The time for acceptance
Miners would be best served accepting that a change is upon us and moving with it, but their ability to assist in the establishment of what Menell termed a “new generation of state-owned companies” may be inhibited by an inherent lack of respect within the industry. This issue is more prevalent in third world and developing nations.
“Dealing with officials and local colleagues in our host nations with a genuine appreciation of the value of their culture and position is an essential prerequisite for constructive engagement on the type of emotive and difficult issues that litter the resource nationalism field,” Menell said.
“If we drop in on flying visits and act like we have all the answers, and act like we don’t need to bother understanding local, historical, cultural and political dynamics, we will fail. And we will end up as targets for endless value extraction until we eventually run away.

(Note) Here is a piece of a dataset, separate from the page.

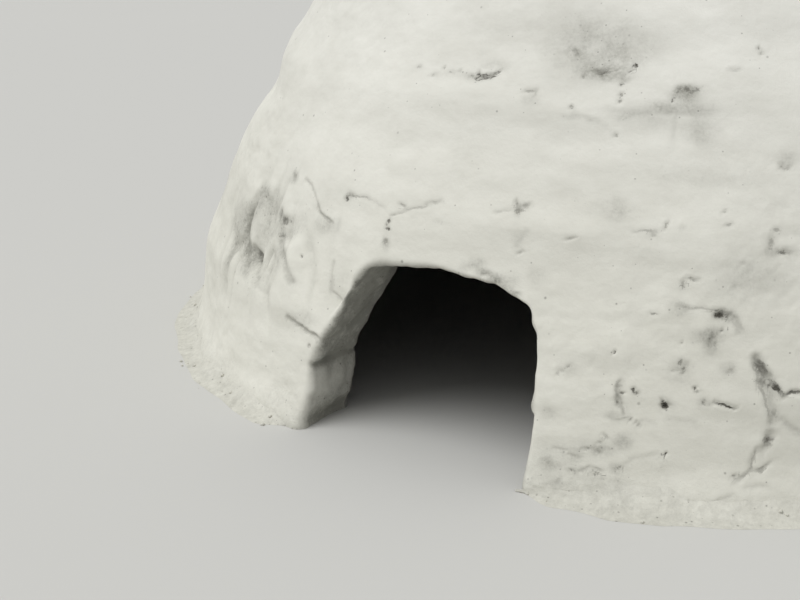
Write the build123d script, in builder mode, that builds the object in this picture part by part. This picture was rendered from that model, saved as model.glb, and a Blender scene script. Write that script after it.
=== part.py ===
from build123d import *
import os
from math import cos, degrees, hypot, pi, radians, sin

# Garden igloo of cut snow blocks, in millimetres.
# The origin is on the ground under the middle of the dome. +Z is up and the doorway faces -Y.
# Bearings are degrees round the dome from the middle of the doorway, positive towards +X.

# Dome
outer_radius = 1500
dome_height = 1700
profile_power = 1.5         # 2 gives an ellipse; less makes the wall lean in sooner, as a catenary does
wall_thickness = 180

# Snow blocks
doorway_courses = 2         # from the ground up to the bed over the doorway
blocks_beside_doorway = (15, 15)    # in each of those courses, besides the blocks that the doorway cuts
ring_pairs = (8, 7, 6, 5, 3, 3)     # of blocks, in each whole ring above the doorway
key_block_radius = 170      # of the plug that closes the top

# Doorway, an arch cut by hand, lopsided: a sloping haunch on the left, a squarer one on the right
doorway_left = 328          # jambs, from the middle
doorway_right = 315
doorway_height = 450
left_spring_height = 170
left_haunch = 190           # where the haunches meet the crown, from the middle
right_haunch = 285
haunch_drop = 30            # of the haunches below the crown
crown_offset = 20
spring_radius = 120
left_haunch_radius = 110
crown_radius = 300
right_haunch_radius = 75
crown_cover = 30            # snow left over the crown, at the inner face
jamb_block_length = 430     # from jamb to first head joint
arch_block_length = 290
lintel_block_length = 400

# Bank of loose snow packed against the foot of the wall
bank_height = 130
bank_width = 75
bank_hollow = 12            # of its slope, below a straight line
bank_count = 9              # segments round the dome

below_ground = 50           # by which the doorway's cutter passes the foot of the wall
profile_steps = 2000
full_turn = 360

os.makedirs("parts", exist_ok=True)


def wall_point(angle, depth):
    """Radius and height of a point inside the outer face, on the line square to it at a profile angle."""
    if angle == 0:
        return outer_radius - depth, 0
    rise = 2 / profile_power
    radius = outer_radius * cos(angle)
    height = dome_height * sin(angle) ** rise
    across = dome_height * rise * sin(angle) ** (rise - 1) * cos(angle)
    upward = outer_radius * sin(angle)
    length = hypot(across, upward)
    return radius - depth * across / length, height - depth * upward / length


def profile_distances():
    """Distance along the outer face from the ground, at even steps of the profile angle."""
    distances = [0.0]
    last = wall_point(0, 0)
    for step in range(1, profile_steps + 1):
        point = wall_point(angle_of(step), 0)
        distances.append(distances[-1] + hypot(point[0] - last[0], point[1] - last[1]))
        last = point
    return distances


def angle_of(step):
    return step / profile_steps * pi / 2


def bed_angle(bed):
    """Profile angle of a bed, counted from the ground: the doorway's courses share what is below its bed."""
    if bed <= doorway_courses:
        wanted = distances[doorway_bed] * bed / doorway_courses
    else:
        share = (bed - doorway_courses) / len(ring_pairs)
        coursed_length = distances[-1] - key_block_radius
        wanted = distances[doorway_bed] + share * (coursed_length - distances[doorway_bed])
    return angle_of(next(step for step, distance in enumerate(distances) if distance >= wanted))


distances = profile_distances()
doorway_bed = next(
    step for step in range(profile_steps)
    if wall_point(angle_of(step), wall_thickness)[1] >= doorway_height + crown_cover
)
course_count = doorway_courses + len(ring_pairs)
beds = [bed_angle(bed) for bed in range(course_count + 1)]


def section_plane(bearing):
    """The upright plane through the dome's axis at a bearing, with x outward and y up."""
    turn = radians(bearing - 90)
    return Plane(origin=(0, 0, 0), x_dir=(cos(turn), sin(turn), 0), z_dir=(sin(turn), -cos(turn), 0))


def wall_face_up_to(height):
    """Points of the outer face from the ground to a height, at the beds and straight between them."""
    corners = [wall_point(bed, 0) for bed in beds]
    below = [corner for corner in corners if corner[1] < height]
    last, following = below[-1], corners[len(below)]
    share = (height - last[1]) / (following[1] - last[1])
    return below + [(last[0] + share * (following[0] - last[0]), height)]


def course_radius(course):
    return wall_point((beds[course] + beds[course + 1]) / 2, wall_thickness / 2)[0]


def snow_blocks(name, course, spans, doorway=False):
    """Blocks of one course, one for each span of bearings, in a node of their own.

    Each is cut straight from bed to bed, and its beds are square to the wall, so they lean inward.
    """
    low, high = beds[course], beds[course + 1]
    with BuildPart() as blocks:
        for start, finish in spans:
            with BuildSketch(section_plane(start)):
                with BuildLine():
                    Polyline(
                        wall_point(low, 0),
                        wall_point(high, 0),
                        wall_point(high, wall_thickness),
                        wall_point(low, wall_thickness),
                        close=True,
                    )
                make_face()
            revolve(axis=Axis.Z, revolution_arc=finish - start)
        if doorway:
            with BuildSketch(Plane.XZ):
                with BuildLine():
                    arch = doorway_arch()
                    Line(arch @ 1, arch @ 0)
                make_face()
            extrude(amount=2 * outer_radius, mode=Mode.SUBTRACT)
    write(blocks.part, name)


def doorway_arch():
    """The doorway's outline, up the left jamb, over the crown and down the right jamb."""
    return FilletPolyline(
        (-doorway_left, -below_ground),
        (-doorway_left, left_spring_height),
        (-left_haunch, doorway_height - haunch_drop),
        (crown_offset, doorway_height),
        (right_haunch, doorway_height - haunch_drop),
        (doorway_right, -below_ground),
        radius=[spring_radius, left_haunch_radius, crown_radius, right_haunch_radius],
    )


def write(part, name):
    part.label = name
    export_step(part, f"parts/{name}.step")


def ring_of_blocks(course, start, finish, count):
    """The plain blocks of a course, every other one in each of two nodes, so that none touch in a node."""
    step = (finish - start) / count
    spans = [(start + i * step, start + (i + 1) * step) for i in range(count)]
    snow_blocks(f"course_{course + 1}_blocks_a", course, spans[0::2])
    snow_blocks(f"course_{course + 1}_blocks_b", course, spans[1::2])


def bearing_of(length, course):
    """Bearing that a length takes up along a course."""
    return degrees(length / course_radius(course))


# Courses beside the doorway, the last of them over its crown
for course, count in enumerate(blocks_beside_doorway):
    if course < doorway_courses - 1:
        right_end = bearing_of(doorway_right + jamb_block_length, course)
        left_end = bearing_of(doorway_left + jamb_block_length, course)
        snow_blocks(f"left_jamb_block_{course + 1}", course, [(-left_end, 0)], doorway=True)
        snow_blocks(f"right_jamb_block_{course + 1}", course, [(0, right_end)], doorway=True)
    else:
        half_lintel = bearing_of(lintel_block_length / 2, course)
        left_end = right_end = half_lintel + bearing_of(arch_block_length, course)
        snow_blocks("left_arch_block", course, [(-left_end, -half_lintel)], doorway=True)
        snow_blocks("lintel_block", course, [(-half_lintel, half_lintel)], doorway=True)
        snow_blocks("right_arch_block", course, [(half_lintel, right_end)], doorway=True)
    ring_of_blocks(course, right_end, full_turn - left_end, count)

# Whole rings above the doorway, each turned by half a block over the one below
for course, pairs in enumerate(ring_pairs, start=doorway_courses):
    count = 2 * pairs
    turn = full_turn / count / 2 * (course % 2)
    ring_of_blocks(course, turn, turn + full_turn, count)

# Key block, a plug with a tapered rim
with BuildPart() as key_block:
    with BuildSketch(section_plane(0)):
        with BuildLine():
            Polyline(
                wall_point(beds[-1], 0),
                (0, dome_height),
                (0, dome_height - wall_thickness),
                wall_point(beds[-1], wall_thickness),
                close=True,
            )
        make_face()
    revolve(axis=Axis.Z)
write(key_block.part, "key_block")

# Foot bank, in segments from the right jamb round the back to the left jamb
bank_start = degrees(doorway_right / outer_radius)
bank_finish = full_turn - degrees(doorway_left / outer_radius)
bank_step = (bank_finish - bank_start) / bank_count
wall_foot = wall_face_up_to(bank_height)
bank_hollow_point = (
    (wall_foot[-1][0] + outer_radius + bank_width) / 2 - bank_hollow,
    bank_height / 2 - bank_hollow,
)

for segment in range(bank_count):
    with BuildPart() as foot_bank:
        with BuildSketch(section_plane(bank_start + segment * bank_step)):
            with BuildLine():
                Polyline(*wall_foot, bank_hollow_point, (outer_radius + bank_width, 0), close=True)
            make_face()
        revolve(axis=Axis.Z, revolution_arc=bank_step)
    write(foot_bank.part, f"foot_bank_{segment + 1}")
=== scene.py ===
"""Garden igloo of cut snow blocks, plastered over with snow by hand.

Metres. +Z is up and the doorway faces -Y. Bearings go round the dome from the middle of the doorway,
positive towards +X. A distance is measured along the smooth outer face, up from the ground.
"""

from itertools import product

import bmesh
import bpy
import numpy as np
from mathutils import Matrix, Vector


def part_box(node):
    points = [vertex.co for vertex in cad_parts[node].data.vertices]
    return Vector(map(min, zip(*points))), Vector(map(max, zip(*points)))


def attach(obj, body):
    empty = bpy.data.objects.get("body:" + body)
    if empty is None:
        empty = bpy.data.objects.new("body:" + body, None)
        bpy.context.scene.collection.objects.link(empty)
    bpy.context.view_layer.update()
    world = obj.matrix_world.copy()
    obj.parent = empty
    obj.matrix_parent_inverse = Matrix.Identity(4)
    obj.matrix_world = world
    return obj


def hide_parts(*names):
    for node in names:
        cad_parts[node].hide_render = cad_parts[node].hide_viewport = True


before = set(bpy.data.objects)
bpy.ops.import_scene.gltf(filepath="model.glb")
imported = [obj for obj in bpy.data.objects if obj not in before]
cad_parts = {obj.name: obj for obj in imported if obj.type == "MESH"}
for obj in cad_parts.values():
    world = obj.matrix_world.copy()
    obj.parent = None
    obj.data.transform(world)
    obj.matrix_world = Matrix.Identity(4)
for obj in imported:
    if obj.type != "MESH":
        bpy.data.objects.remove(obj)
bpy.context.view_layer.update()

# Dome
outer_radius = 1.5
dome_height = 1.7
profile_power = 1.5
wall_thickness = 0.18
course_count = 8
lean_starts = 0.15              # distance over which the beds begin to tilt

# Doorway in the part, left and right of the middle, and the blocks round it
doorway_left = 0.328
doorway_right = 0.315
jamb_block_length = 0.43
arch_block_length = 0.29
lintel_block_length = 0.4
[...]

“We need more political skills in the industry. We need to evolve a new culture of management that gives equal weighting and seniority to technical and political capacity. We need more leaders with the acumen and confidence to act like Harry Oppenheimer [in establishing Debwana].
He said the only way a “long-term, sustainable solution” to this issue could be created was if a “level playing field” was established – a “partnership between equals” where high level bureaucrats were dealing with high level executives in an environment of understanding and respect.
The points laid out by Menell were true. Few would deny that. But there were those in the audience who felt what they had heard was a set of ideals that neither governments nor industry was capable of living up to. Not surprisingly, when asked to name current examples of companies and governments working with the skills sets and objectives outlined, he struggled. But then that is the change he is calling for.
In the end, the government-industry relationship that was described is something to work toward. Few, if any, will manage to strike the perfect balance, but many should be able to come up with a workable agreement. The first step in every case will be accepting that change is inevitable.